Kemiskinan buruh tambak di Desa Tanjung Burung
Kemiskinan merupakan salah satu masalah sosial yang mendasar yang dihadapi oleh Bangsa Indonesia dewasa ini. Hal tersebut ditandai dengan adanya berbagai kekurangan dan ketidakberdayaan diri si miskin. Berbagai kekurangan dan ketidakberdayaan tersebut disebabkan baik factor internal maupun eksternal yang membelenggu, seperti adanya keterbatasan untuk memelihara dirinya sendiri, tidak mampu memanfaatkan tenaga mental maupun fisiknya untuk memenuhi kebutuhan. Dengan begitu, segala aktivitas yang mereka lakukan untuk meningkatkan hidupnya sangat sulit.
 Kemiskinan yang terjadi pada buruh tambak dikarenakan pada gaji yang kecil dan para buruh tersebut hanya tergantung pada kerja mengelola tambak. Dalam kehidupan para buruh tambak akan terjadi kemiskinan terus menerus selama mereka tidak mempunyai modal.
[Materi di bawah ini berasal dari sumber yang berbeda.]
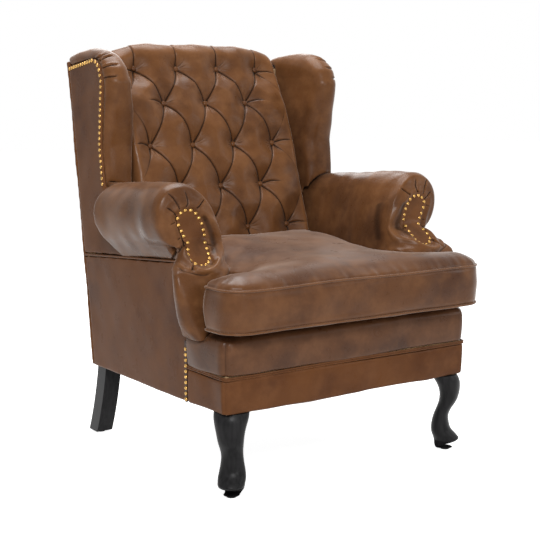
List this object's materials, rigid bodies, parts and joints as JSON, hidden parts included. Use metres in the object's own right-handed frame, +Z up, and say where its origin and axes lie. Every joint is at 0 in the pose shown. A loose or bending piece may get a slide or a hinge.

Kebanyakan warga dari desa tanjung burung hanya sebagai pengelola tambak saja. tambak dimiliki oleh orang yang bukan warga asli desa tanjung burung. Kekayaan alam yang ada di daerah desa tanjung burung hanya dapat dimanfaatkan oleh para pemilik modal sedangkan warga desa tanjung burung sendiri tidak memiliki modal sehingga mereka tidak dapat menikmati kekayaan alam desa mereka dan kemiskinan masih membelenggu diantara mereka. Buruh tambak yang ada di Tanjung Burung tidak bisa menuju kehidupan yang lebih baik karena kemiskinan desa sulit di berantas jika pemerintah tidak turun langsung ke desa tersebut. Kemiskinan yang terjadi di desa Tanjung Burung sulit untuk di rubah jika tidak ada bantuan yang datang dari pemerintah. Hal tersebut ditandai dengan adanya berbagai kekurangan dan ketidakberdayaan diri si miskin. Berbagai kekurangan dan ketidakberdayaan tersebut disebabkan baik faktor internal maupun eksternal yang membelenggu, seperti adanya keterbatasan untuk memelihara dirinya sendiri, tidak mampu memanfaatkan tenaga mental maupun fisiknya untuk memenuhi kebutuhan . Dengan begitu, segala aktivitas yang mereka lakukan untuk meningkatkan hidupnya sangat sulit. Tetapi selama ini banyak perbedaan persepsi antara seseorang dengan orang lain tentang kemiskinan. Adanya perbedaan tersebut, maka perlu adanya pembatas.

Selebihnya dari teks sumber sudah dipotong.